At this point, I was out of gas, probably psychologically as much as physically. It was perfectly obvious that there was no choice but to just do it, and trudge along the perimeter of the fence until we reached the front gate. But before that, I needed to regroup a little, so Yoni and I sat down on the earth, outside the fence, for one last rest before tackling these needless kms. Garry, we thought, had gone ahead while we gather our strength. A sandwich, a piece of fruit, some gulps of water and we were off. 45 minutes later we wearily arrived back to the room. But no Garry. Very weird and quite a bit worrying. First thing, obviously, is ring him. The phone rang and a drowsy Garry answered. Garry had not gone ahead at all.
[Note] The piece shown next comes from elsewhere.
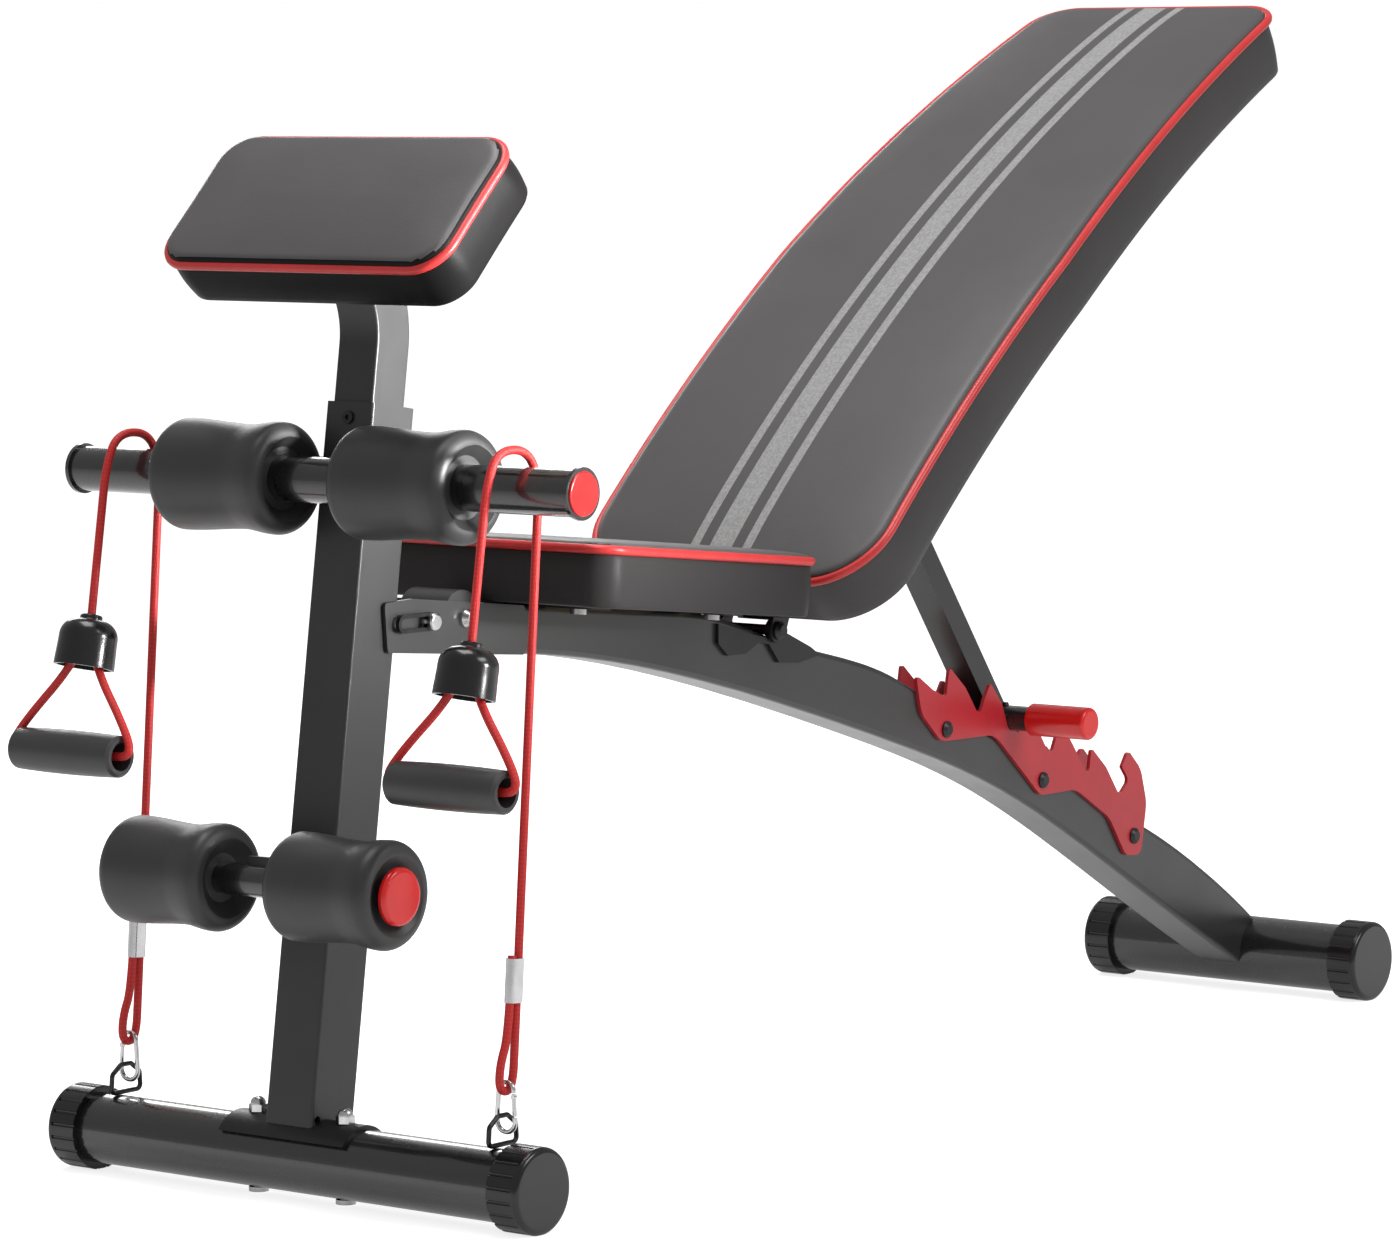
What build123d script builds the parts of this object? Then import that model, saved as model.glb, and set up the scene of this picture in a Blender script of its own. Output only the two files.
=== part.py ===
from build123d import *
from math import cos, hypot, radians, sin, tan
import os

os.makedirs("parts", exist_ok=True)

# Decline sit-up bench. Millimetres, +Z up, floor at z = 0, middle of the bench's length at x = 0.
# d is a distance behind the front foot's axis; +X runs to the rear foot; left is +Y, as seen
# by someone standing in front of the bench and facing it.

# ---------------------------------------------------------------- driving dimensions
front_foot_x = -584.2      # front foot's axis
gap = 0.35                 # between pieces of different bodies
fit = 0.05                 # radial fit of pins, caps and rollers
sheet = 3.0                # plate thickness

front_foot_z = 29.4
front_foot_radius = 25.0
front_foot_half = 212.0
front_cap_radius = 30.0
rear_foot_d = 1212.0
rear_foot_z = 33.0
rear_foot_radius = 28.5
rear_foot_half = 133.0
rear_cap_radius = 33.6
foot_wall = 2.5
cap_length = 26.0
cap_end = 3.2

post_lean = 8.0            # degrees from upright
post_foot_d = 0.5          # where the post's centreline meets the floor
post_width = 42.3
post_depth = 44.5
post_wall = 2.0
post_corner = 2.0
post_top = 552.0           # along the post from the floor
saddle_half = 57.0
foot_bolt_y = 40.0
saddle_drop = 16.0         # saddle's lower edge above the foot's axis

beam_half = 21.5
beam_wall = 2.5
beam_start_d = 176.0

fold_d, fold_z = 149.0, 394.0      # front post's folding hinge
lock_d, lock_z = 107.0, 395.0      # lock pin

seat_front_d, seat_front_z = 186.0, 445.5
seat_slope = 5.53
seat_depth = 254.0
seat_width = 247.0
seat_thickness = 41.0
seat_corner = 20.0

hinge_d, hinge_z = 514.0, 359.0    # backrest hinge
strut_d, strut_z = 671.0, 482.0    # strut's pivot on the backrest
cross_d, cross_z = 835.0, 265.0    # crossbar resting in the rack
rack_bolt_spots = ((741, 264), (877, 211), (1012, 152))
back_thickness = 52.0
back_half_widths = (134.5, 134.0, 112.0)   # at the bottom, at the taper's start, at the top
back_taper_from = 400.0
board = 12.0

upper_d, upper_z = 27.7, 496.4
upper_radius = 16.0
upper_half = 228.0
lower_d, lower_z = -39.7, 225.3
lower_radius = 11.0

rope_y = 173.0
rope_radius = 3.0
grip_d, grip_z = -45.0, 303.0      # grip's axis
grip_radius = 15.7
grip_bore = 10.0
grip_half = 48.5


# ---------------------------------------------------------------- helpers
def at(d, z, y=0.0):
    """Point by distance behind the front foot's axis, height and side."""
    return Vector(front_foot_x + d, y, z)


def side_at(y=0.0):
    """Side plane: local x is d, local y is height, its normal runs to the right (-Y)."""
    return Plane(origin=at(0, 0, y), x_dir=(1, 0, 0), z_dir=(0, -1, 0))


def across(d, z, y=0.0):
    """Plane square to Y, its normal running to the left (+Y)."""
    return Plane(origin=at(d, z, y), x_dir=(0, 0, 1), z_dir=(0, 1, 0))


def along_axis(d, z, y=0.0):
    """Plane holding a Y axis: local x is +Y, local y is up."""
    return Plane(origin=at(d, z, y), x_dir=(0, 1, 0), z_dir=(1, 0, 0))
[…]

He'd fallen asleep in a ditch not far from where Yoni and I had been sitting.  We didn't know that he was there and we had gone on without him. Fuck. We'd left Garry asleep in the field. To say that he was pissed off at us would be the understatement of the century. No amount of claims of an innocent mistake and apologies placated him (quite justifiably, of course). Eventually, he rested, we rested and the long day had almost ended. After last night's culinary nightmare, we were determined tonight to treat ourselves to a beer and a good meal and the only place that was going to happen was in Eilat. And we got exactly what we wanted. A good array of fresh salads, fish and seafood, washed down with cold beer in a pleasant atmosphere. A perfect end to our longest shvil day. By 8.30 we were back in the room, well fed and perhaps a little proud that we'd managed to walk 27 km today. By 8.35 we were asleep.